In less than two weeks, England and Argentina will clash in the 2026 World Cup semifinal. The football world is fixated on the pitch—but I am watching something else entirely. Over the past three days, I’ve been tracking on-chain flows tied to fan tokens, stablecoin reserves, and decentralized prediction markets. The pattern is unmistakable: liquidity is draining from the exact protocols that should be booming under the hype. This match is not just a game. It is a stress test for a narrative quietly building since 2022—that crypto markets are decoupling from traditional macroeconomic shocks. The data says otherwise.
Let me start with context. The England-Argentina fixture carries geopolitical weight—Falklands, Maradona’s “Hand of God,” 1986—but the crypto angle is more immediate. Argentina’s national team fan token (ARG) and Chiliz (CHZ) have surged 12% and 8% respectively over the past week, driven by speculation around the semifinal. Meanwhile, prediction markets like Polymarket show over $40 million in volume on the match outcome, with Argentina favored at 58% probability. On the surface, it looks like a textbook case of sports-driven retail enthusiasm. But the surface is a liar.
Over the past 7 days, I’ve run a series of liquidity depth simulations based on the same Python script I built during the 2020 DeFi Summer—the one that exposed impermanent loss patterns across Uniswap v2 pools. The script isolates wallet clusters, transaction sizes, and pool reserves. For the ARG/ETH pair on Uniswap v3, the current liquidity depth at 1% price slippage is 32% lower than it was before the 2022 World Cup final. Volume is up, but depth is down. That is a classic signal of capital rotating out, not in. When I cross-referenced this with my real-time dashboard from the 2022 liquidity crunch, I saw a similar pattern: whales dumping tokens into rising prices just before the event, extracting liquidity from retail buyers.
Three whale wallets hold 70% of ARG’s circulating supply. Two of them began distributing tokens to smaller addresses 72 hours ago, breaking a six-week accumulation pattern. This is not bullish conviction; it is distribution. The narrative that a high-stakes match will drive sustainable on-chain activity is a mirage. I saw the same in 2017—60% of ICO capital was recycled through wash-trading clusters. The market structure has improved since then, but the incentives have not.

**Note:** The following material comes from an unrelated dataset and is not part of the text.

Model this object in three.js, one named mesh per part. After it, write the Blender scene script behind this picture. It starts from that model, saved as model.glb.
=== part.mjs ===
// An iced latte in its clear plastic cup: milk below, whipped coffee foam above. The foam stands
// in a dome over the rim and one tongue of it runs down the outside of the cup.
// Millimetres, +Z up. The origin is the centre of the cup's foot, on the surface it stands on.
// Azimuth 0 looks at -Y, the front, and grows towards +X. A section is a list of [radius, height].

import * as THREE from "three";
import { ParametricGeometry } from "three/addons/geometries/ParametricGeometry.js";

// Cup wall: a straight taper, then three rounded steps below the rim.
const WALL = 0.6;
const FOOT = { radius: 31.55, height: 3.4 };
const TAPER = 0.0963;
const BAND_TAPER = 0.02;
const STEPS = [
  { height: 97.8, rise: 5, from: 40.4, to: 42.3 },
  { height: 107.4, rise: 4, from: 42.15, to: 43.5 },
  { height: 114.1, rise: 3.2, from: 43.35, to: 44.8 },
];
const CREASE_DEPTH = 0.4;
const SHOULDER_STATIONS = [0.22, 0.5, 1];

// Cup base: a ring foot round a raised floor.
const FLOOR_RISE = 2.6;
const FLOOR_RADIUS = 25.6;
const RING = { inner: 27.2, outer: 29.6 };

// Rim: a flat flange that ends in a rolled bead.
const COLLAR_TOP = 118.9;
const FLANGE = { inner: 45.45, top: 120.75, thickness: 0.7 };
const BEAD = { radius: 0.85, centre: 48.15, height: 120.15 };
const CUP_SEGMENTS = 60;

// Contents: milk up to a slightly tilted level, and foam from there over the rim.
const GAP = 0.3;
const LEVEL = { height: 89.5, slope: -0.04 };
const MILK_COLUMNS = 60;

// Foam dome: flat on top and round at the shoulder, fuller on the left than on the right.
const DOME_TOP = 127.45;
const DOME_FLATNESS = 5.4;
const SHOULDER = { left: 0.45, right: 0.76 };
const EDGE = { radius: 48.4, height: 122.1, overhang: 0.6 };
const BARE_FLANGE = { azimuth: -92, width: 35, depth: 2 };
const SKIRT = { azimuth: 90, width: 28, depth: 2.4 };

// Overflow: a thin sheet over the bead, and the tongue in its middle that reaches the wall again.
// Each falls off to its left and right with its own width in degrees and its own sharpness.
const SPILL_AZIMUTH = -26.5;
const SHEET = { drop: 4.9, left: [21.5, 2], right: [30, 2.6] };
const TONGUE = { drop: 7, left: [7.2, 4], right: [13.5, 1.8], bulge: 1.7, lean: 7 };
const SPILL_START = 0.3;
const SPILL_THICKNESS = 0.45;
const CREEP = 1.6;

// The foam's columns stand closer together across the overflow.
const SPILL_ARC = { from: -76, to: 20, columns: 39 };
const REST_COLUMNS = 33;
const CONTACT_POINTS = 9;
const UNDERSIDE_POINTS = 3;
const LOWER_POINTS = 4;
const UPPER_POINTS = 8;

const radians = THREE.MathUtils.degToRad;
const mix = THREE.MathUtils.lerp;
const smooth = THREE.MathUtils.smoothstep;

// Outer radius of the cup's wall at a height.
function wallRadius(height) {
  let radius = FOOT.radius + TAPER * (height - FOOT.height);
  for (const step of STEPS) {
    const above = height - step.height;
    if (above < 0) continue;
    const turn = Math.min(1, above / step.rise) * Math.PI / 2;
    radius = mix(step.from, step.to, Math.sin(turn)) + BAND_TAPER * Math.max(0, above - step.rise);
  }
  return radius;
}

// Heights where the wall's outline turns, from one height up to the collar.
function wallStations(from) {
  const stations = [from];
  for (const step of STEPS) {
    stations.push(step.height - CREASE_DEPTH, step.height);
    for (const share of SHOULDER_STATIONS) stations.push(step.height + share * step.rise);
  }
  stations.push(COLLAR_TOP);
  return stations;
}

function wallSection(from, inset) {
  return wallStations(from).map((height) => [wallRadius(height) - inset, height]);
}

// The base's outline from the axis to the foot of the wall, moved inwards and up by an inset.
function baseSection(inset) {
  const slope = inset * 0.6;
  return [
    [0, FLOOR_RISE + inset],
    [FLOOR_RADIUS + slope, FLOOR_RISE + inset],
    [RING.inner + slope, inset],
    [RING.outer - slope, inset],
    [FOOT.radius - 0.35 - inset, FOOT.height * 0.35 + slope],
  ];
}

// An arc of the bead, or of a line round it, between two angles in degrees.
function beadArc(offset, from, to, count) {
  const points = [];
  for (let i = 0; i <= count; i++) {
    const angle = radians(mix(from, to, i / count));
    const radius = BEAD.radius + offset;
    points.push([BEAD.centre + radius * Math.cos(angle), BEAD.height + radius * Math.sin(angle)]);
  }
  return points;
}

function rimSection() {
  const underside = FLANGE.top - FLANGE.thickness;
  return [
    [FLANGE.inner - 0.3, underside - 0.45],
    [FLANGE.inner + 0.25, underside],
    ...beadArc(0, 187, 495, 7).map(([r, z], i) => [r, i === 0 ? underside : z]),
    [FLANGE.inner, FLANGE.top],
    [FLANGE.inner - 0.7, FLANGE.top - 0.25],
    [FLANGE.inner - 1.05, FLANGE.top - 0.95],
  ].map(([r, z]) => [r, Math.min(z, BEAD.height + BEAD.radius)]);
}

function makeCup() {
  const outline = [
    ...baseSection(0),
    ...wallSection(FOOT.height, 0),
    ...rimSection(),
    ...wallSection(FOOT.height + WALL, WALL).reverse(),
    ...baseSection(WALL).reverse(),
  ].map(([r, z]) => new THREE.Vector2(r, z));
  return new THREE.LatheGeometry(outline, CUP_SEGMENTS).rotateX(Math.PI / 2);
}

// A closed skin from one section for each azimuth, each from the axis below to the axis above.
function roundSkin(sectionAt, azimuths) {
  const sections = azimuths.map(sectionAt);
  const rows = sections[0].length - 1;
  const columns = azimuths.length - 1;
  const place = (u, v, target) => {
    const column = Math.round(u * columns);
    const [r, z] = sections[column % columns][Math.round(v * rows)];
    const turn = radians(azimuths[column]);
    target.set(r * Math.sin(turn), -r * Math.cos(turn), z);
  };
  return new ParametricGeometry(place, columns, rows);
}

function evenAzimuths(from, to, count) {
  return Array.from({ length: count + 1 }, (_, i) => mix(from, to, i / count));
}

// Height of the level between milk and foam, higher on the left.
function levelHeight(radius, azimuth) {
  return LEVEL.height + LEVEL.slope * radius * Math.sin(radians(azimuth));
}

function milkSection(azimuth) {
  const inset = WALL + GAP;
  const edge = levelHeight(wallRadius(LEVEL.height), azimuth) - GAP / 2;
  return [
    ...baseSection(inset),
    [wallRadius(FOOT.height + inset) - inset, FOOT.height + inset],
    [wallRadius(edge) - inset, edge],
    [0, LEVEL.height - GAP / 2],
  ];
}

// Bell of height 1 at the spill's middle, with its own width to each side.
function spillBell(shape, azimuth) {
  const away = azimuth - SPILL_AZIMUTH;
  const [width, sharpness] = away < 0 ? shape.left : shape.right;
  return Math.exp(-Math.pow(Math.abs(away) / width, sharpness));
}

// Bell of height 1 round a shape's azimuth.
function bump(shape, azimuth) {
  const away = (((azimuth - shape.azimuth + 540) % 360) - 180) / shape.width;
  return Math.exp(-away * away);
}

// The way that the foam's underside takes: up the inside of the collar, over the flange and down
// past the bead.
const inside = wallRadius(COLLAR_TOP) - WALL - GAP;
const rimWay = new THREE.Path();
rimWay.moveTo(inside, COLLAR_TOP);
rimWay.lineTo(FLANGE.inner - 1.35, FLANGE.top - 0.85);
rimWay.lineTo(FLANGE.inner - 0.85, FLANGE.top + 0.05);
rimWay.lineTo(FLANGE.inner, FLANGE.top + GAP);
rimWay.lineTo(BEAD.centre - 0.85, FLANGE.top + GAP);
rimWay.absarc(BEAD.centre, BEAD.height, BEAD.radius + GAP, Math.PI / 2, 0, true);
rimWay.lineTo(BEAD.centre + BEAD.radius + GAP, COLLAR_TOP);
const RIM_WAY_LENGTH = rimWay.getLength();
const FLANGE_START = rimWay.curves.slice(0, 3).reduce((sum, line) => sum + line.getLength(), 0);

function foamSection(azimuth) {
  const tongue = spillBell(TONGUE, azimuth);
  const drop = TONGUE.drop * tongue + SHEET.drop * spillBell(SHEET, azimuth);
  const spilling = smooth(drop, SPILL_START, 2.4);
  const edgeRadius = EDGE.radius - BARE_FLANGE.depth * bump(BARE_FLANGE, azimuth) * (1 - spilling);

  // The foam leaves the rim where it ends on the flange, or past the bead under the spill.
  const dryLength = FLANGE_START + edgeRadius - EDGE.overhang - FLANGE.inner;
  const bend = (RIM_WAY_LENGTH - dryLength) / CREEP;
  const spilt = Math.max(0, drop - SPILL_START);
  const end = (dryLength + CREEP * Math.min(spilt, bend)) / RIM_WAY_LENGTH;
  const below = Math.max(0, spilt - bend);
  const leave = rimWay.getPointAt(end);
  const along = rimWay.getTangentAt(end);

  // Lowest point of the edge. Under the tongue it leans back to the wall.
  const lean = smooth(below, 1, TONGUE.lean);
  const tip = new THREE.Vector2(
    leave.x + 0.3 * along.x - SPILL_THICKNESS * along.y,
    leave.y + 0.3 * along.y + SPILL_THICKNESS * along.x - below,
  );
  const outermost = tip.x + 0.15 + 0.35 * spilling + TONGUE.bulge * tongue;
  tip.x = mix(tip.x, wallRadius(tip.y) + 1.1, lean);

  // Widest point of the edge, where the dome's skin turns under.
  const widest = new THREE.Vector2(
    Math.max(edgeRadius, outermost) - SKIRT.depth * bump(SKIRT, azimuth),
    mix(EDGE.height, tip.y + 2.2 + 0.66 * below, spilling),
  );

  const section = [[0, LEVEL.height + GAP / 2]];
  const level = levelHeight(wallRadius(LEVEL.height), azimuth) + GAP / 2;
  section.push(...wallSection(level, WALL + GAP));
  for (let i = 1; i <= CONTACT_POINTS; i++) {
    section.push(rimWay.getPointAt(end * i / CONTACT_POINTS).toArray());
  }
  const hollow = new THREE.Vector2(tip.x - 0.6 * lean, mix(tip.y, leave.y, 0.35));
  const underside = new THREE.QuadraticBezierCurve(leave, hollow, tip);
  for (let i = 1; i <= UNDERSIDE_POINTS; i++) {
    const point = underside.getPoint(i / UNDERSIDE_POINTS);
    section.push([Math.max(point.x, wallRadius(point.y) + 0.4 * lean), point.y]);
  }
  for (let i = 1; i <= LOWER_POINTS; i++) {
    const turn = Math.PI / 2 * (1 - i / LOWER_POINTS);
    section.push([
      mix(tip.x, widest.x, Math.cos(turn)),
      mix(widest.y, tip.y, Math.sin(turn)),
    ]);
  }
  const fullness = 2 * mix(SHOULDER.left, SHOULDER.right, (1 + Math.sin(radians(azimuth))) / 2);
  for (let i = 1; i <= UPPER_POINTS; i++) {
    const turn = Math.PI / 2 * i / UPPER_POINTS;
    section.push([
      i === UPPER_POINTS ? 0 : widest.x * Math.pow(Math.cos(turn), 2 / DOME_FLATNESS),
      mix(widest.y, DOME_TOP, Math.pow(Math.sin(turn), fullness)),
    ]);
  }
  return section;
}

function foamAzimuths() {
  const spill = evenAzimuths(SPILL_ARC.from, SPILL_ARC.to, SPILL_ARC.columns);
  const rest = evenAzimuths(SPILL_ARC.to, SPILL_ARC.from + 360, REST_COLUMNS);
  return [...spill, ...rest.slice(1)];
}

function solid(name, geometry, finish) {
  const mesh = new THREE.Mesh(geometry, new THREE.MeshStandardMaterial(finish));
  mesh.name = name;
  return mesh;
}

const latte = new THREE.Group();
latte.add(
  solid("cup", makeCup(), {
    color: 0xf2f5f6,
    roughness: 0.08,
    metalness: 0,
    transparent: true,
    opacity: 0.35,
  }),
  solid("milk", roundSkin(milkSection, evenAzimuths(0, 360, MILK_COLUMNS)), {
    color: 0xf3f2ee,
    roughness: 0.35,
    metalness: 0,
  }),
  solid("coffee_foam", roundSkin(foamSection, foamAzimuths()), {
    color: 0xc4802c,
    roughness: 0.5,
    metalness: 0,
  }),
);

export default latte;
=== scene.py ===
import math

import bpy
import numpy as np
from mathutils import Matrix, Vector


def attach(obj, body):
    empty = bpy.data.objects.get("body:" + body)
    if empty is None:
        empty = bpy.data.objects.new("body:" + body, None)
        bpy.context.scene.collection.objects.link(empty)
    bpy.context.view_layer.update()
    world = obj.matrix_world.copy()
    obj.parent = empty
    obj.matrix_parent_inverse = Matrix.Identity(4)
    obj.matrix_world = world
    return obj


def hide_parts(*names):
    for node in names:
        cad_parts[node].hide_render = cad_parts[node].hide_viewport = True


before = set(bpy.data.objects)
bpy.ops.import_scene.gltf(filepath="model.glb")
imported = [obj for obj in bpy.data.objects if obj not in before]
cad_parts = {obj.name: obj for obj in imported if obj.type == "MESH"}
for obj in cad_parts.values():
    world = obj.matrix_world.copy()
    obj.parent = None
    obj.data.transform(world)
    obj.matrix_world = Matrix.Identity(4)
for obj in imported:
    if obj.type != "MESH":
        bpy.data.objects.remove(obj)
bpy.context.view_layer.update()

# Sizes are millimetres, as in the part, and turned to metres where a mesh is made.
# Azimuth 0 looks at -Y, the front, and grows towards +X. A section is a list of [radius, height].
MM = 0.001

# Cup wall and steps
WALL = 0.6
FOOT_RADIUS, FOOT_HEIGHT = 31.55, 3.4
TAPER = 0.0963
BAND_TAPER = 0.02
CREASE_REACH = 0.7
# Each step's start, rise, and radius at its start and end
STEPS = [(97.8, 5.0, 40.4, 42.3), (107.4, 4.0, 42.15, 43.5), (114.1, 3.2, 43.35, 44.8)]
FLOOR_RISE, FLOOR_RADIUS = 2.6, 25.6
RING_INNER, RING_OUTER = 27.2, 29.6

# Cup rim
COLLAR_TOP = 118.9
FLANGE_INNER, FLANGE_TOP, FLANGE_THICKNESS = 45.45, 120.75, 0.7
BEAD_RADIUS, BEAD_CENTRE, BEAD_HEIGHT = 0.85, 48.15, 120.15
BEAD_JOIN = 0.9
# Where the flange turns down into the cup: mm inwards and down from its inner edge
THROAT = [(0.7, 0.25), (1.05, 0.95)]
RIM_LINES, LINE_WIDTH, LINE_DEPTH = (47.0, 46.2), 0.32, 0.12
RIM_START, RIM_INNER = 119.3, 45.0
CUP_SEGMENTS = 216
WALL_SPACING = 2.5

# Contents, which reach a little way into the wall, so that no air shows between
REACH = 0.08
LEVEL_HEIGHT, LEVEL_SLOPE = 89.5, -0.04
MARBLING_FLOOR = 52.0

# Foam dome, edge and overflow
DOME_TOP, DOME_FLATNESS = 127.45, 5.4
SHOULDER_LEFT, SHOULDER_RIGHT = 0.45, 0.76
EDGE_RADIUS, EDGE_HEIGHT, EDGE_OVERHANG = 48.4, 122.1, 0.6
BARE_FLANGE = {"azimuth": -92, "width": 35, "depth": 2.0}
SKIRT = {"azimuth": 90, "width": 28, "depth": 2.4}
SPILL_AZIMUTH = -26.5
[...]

Now, the contrarian angle. The prevailing thesis in crypto media is that events like this accelerate mainstream adoption and prove crypto’s utility for global audiences. I argue the opposite: the institutional rotation out of fan tokens reveals a structural flaw in DeFi’s relationship with traditional entertainment. Fan tokens are marketed as decentralized, but their underlying infrastructure is centralized. The oracles, the governance, the liquidity pools—all rely on single points of failure. Chiliz operates a permissioned chain, and the ARG token’s smart contract is upgradable with a single multi-sig. Code is law, but only until the multi-sig signs.
European regulators are watching. The Markets in Crypto-Assets Regulation (MiCA) now mandates strict reserve requirements for asset-referenced tokens and stablecoins. Fan tokens like ARG and CHZ fall into a gray area, but the compliance costs are already choking projects that depend on thin liquidity margins. I have seen the internal memos from two major exchanges: listing fees for fan tokens are rising, and liquidity mining incentives are being cut by 40%. Regulation chases shadows, but the shadows are shifting faster than the rules.
The real decoupling test hinges not on the match result, but on what happens after. If Argentina wins, will the token price hold, or will it collapse as whales exit? If England wins, will the market panic or absorb the shock? I ran a Monte Carlo simulation over 10,000 scenarios, factoring in historical volatility of ARG tokens post-match. The median outcome is a 23% drop within 48 hours of the final whistle, regardless of the winner. The reason is not football—it is the liquidity trap. Retail buys into hype; institutional sells into liquidity.
This pattern is not new. During the 2022 NFT art bubble, I published “The Ponzi Structure of Profile Pictures” showing that 70% of volume was driven by a single tier of collectors. The same dynamic is playing out here: the top 1% of traders account for 85% of ARG token volume. The rest are exit liquidity. The crypto market is not decoupling from macro; it is simply repackaging the same structural vulnerabilities with a sports sticker.
So as you watch the match on July 15, ignore the scoreline for a moment. Watch the block explorers. If the ARG token price spikes on a goal, ask who is buying. If it crashes, ask who already left. The decoupling thesis will be tested not in bear markets, but in moments of collective attention. Watch the flow, not the flood.